Astana, Kazakhstan (10/11 – 60).

The upcoming Kazakhstan presidential election will not only vote for the new head of the state and pave the way to the democracy in the country but also determine the Kazakhstan’s economy reforms for the next seven years. As the world enters 2023 with threats of global recession and economy uncertainty, the Kazakhstan presidential election, which will be held on Nov. 20, may favor incumbent President Kassym-Jomart Tokayev.

International organizations such as International Monetary Fund (IMF) and World Bank have released predictions on a possibility of the 2023 economic recession, which was caused by rising inflation and interest rates in the Western countries, such as US and UK. Meanwhile, economic activity in the Middle East and Central Asia was resilient with recovery continuing in 2022 but the region must guard against growing global headwinds and push ahead with reforms, the International Monetary Fund said.

The recession issue emerges a few months before the Kazakhstan presidential nomination period closed on Oct. 11. The Central Election Commission has verified six candidates to qualify for the election. It has so far registered 6 candidates, the incumbent President Tokayev, Zhiguli Dairabayev, Meiram Kazhyken, Nurlan Auesbayev, and two women candidates, Karakat Abden and Saltanat Tursynbekova.

Of the six candidates, President Tokayev, who was nominated by the people’s coalition, leads in the signature collection with a total of 399,809 signatures from citizens, almost three times more than required. Besides gaining the most citizens’ signatures, President Tokayev has also received support from three political parties respresented in the lower house of Kazakh parliament, the Mazhilis.

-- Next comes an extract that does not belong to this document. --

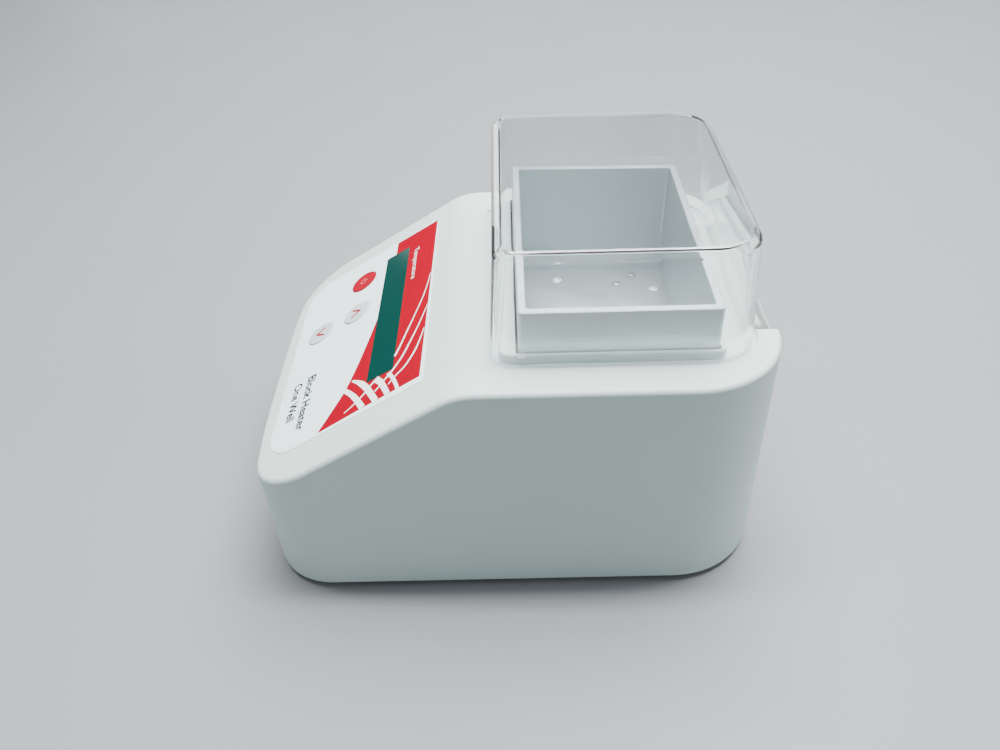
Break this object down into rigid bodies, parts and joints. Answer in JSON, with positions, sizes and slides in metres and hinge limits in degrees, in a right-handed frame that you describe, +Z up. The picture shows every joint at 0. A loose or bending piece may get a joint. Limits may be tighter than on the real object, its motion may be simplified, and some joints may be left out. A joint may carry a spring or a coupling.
{
  "type": "dry block heater",
  "caption": "Compact bench dry block heater: sloping keypad front, metal heating well on top and a clear hinged cover over it.",
  "frame": {"origin": "middle of the bounding box at the level of the feet", "axes": "+X to the user's right, +Y to the back (longest side), +Z up"},
  "size_m": [0.1516, 0.2032, 0.1443],
  "materials": {
    "housing": "fine satin",
    "base": "matte",
    "rubber": "matte",
    "steel": "plain",
    "label": "matte",
    "well": "fine bead-blasted",
    "silicone": "matte",
    "foam": "matte foam",
    "black": "matte",
    "overlay": "printed satin film",
    "window": "clear tinted",
    "lcd": "dark green display",
    "board": "solder mask",
    "brass": "plain",
    "terminal": "moulded",
    "lead": "insulated wire",
    "cover": "clear polished",
    "red": "satin",
    "key": "satin"
  },
  "bodies": {
    "base": {"housing_cover": "housing", "base_plate": "base", "rubber_feet": "rubber", "base_screws": "steel", "rating_label": "label", "block_well": "well", "well_floor_screws": "steel", "sensor_clip_screws": "steel", "well_standoffs": "steel", "heater_mat": "silicone", "heater_pressure_plate": "steel", "insulation_jacket": "foam", "temperature_sensor": "steel", "sensor_clip": "well", "thermal_cutout": "black", "panel_overlay": "overlay", "display_window": "window", "lcd_module": "lcd", "control_board": "board", "key_switches": "black", "control_board_screws": "steel", "ribbon_plug": "black", "main_board": "board", "board_spacers": "brass", "board_screws": "steel", "filter_capacitors": "black", "alarm_buzzer": "black", "microcontroller": "black", "terminal_block": "terminal", "heat_sink": "well", "power_transistor": "black", "board_plug": "black", "dc_inlet": "black", "dc_inlet_pin": "brass", "dc_inlet_nut": "black", "heater_leads": "silicone", "sensor_lead": "lead", "inlet_leads": "lead", "panel_ribbon": "lead", "hinge_pins": "steel"},
    "lid": {"lid_cover": "cover"},
    "on_off": {"on_off_key": "red"},
    "up": {"up_key": "key"},
    "down": {"down_key": "key"}
  },
  "joints": [
    {"name": "lid_hinge", "type": "hinge", "parent": "base", "child": "lid", "pos_m": [0, 0.0958, 0.097], "axis": [-1, 0, 0], "range_deg": [0, 100]},
    {"name": "on_off_press", "type": "slide", "parent": "base", "child": "on_off", "axis": [0, 0.5203, -0.854], "range_m": [0, 0.0005], "stiffness_N_per_m": 3000, "springref_m": -0.0002},
    {"name": "up_press", "type": "slide", "parent": "base", "child": "up", "axis": [0, 0.5203, -0.854], "range_m": [0, 0.0005], "stiffness_N_per_m": 3000, "springref_m": -0.0002},
    {"name": "down_press", "type": "slide", "parent": "base", "child": "down", "axis": [0, 0.5203, -0.854], "range_m": [0, 0.0005], "stiffness_N_per_m": 3000, "springref_m": -0.0002}
  ]
}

Following him on the second position is Kazhyken, a doctor of economic science and professor nominated by the Amanat Commonwealth of Trade Unions, collected 122,184 signatures. Dairabayev, a candidate from the Auyl (village) party, gained 119,975 signatures, while Ausbayev from National Social Democratic Party collected 119,197 signatures. The first woman candidate Abden, nominated by the National Alliance of Professional Social Workers, collected 118,418 signatures, while Tursynbekova, a candidate of Qazaq Analary – Dasturge Zhol public association secured 118,434 signatures.

With global recession threats in the upcoming year, President Tokayev, who assumed the presidential office in June 2019 and has led the country through the turbulent COVID-19 pandemic, may have the upper hand in this month’s snap election. Previously, President Tokayev had also emphasized the risks of a global recession during Consultative Meeting of Central Asian Leaders in Cholpon-Ata last July, due to sanctions and growing protectionism, which are pushing the Central Asian countries to develop regional economic cooperation.

President Tokayev addressed economic issues, by forming a solid economic base for multilateral cooperation as an urgent task for the region.  According to Tokayev, over the past five years, Kazakhstan’s trade turnover with other Central Asian countries has grown by 42 percent, reaching $6.3 billion. He encouraged the Central Asian counterparts to bring this figure up to $15 billion.

During the General Debates of the United Nations General Assembly on Sept. 20, President Tokayev noted the devastating effect of economic sanctions, which affect millions of people, disrupt supply chains and contribute to the challenges such as soaring inflation, job losses, and a worldwide recession threat, especially for developing nations. He also added that isolation is not a path for Kazakhstan, instead, the Central Asian nation intends to capitalize on liberal, international, open policies.